Lettre d'information de la Bsg du 4 avril 2016 (extrait) |
Un
exemple : Le rétablissement d'une architecture : honneur à
Labrouste. Yves
Peyré, photographies de Michel Nguyen. Bibliothèque
Sainte-Geneviève, 2011 (25
Euros).
De rapides vérifications permettent pourtant d'identifier de nombreuses bibliothèques ne possédant pas ce document.
En tout
premier lieu, la Bibliothèque nationale de France, où le Dépôt
Légal n'a semble-t-il même pas été fait puisque le livre est
absent du catalogue. La BSG, dépositaire pendant plus d'un siècle
d'un double du Dépôt Légal, source incontestable de la richesse de
ses collections, est bien peu reconnaissante !
Au moment
même où le quadrilatère Richelieu et sa grande salle de lecture
construite par ce même architecte Henri Labrouste sont en pleine
rénovation, un ouvrage sur la restauration du premier bâtiment
qu'il a construit en intéresserait certainement plus d'un.
Hors la
BSG, seulement cinq bibliothèques dans toute la France en possèdent
un exemplaire dans leurs collections. Cette faible présence devrait
inciter à une diffusion plus large.
Les
collections de la BSG – comme celles de nombreuses autres
bibliothèques – s'enrichissent régulièrement grâce aux dons.

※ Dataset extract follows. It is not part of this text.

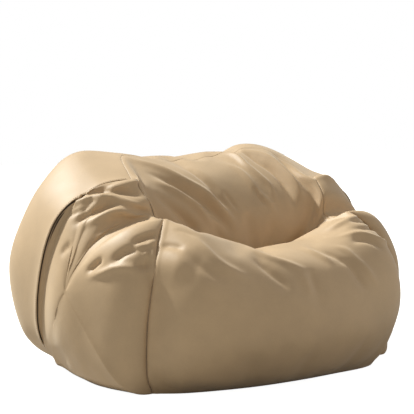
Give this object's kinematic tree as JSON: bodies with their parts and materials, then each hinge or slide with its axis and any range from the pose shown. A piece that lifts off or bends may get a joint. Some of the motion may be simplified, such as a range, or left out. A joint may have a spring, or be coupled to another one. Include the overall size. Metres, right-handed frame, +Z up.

Pourquoi à notre tour ne pas donner ces ouvrages plutôt que les
détruire ?
Voici
quelques exemples d'établissements où cet ouvrage pourrait avoir sa
place :
- la
bibliothèque de l'ENSSIB et toutes les bibliothèques d'IUT Métiers
du livre, spécialisées dans l'histoire des bibliothèques,
- la bibliothèque de la Cité de l'architecture, qui a organisé en
2013 une exposition consacrée à Labrouste, l'INHA, ainsi que
toutes les bibliothèques d'écoles d'architecture,
- les bibliothèques du réseau de la Ville de Paris, intéressées
par l'histoire des monuments parisiens,
- les grandes institutions étrangères pouvant collaborer avec la BSG
Au-delà
des bibliothèques, avant de pilonner, il serait possible de proposer
des exemplaires aux architectes et historiens d'art venant des quatre
coins du monde visiter ce bâtiment, et pourquoi pas aux différents
publics de la bibliothèque, lecteurs ou visiteurs.
Cela
contribuerait à la valorisation de l'histoire et du patrimoine de la
BSG.
D'autres
titres portant sur l'architecture et les collections de la
bibliothèque risquent de subir le même sort.
La BSG est
une bibliothèque de conservation, la richesse de ses collections en
fait l'une des principales bibliothèques françaises, fréquentée
tant par les étudiants que les chercheurs et le grand public.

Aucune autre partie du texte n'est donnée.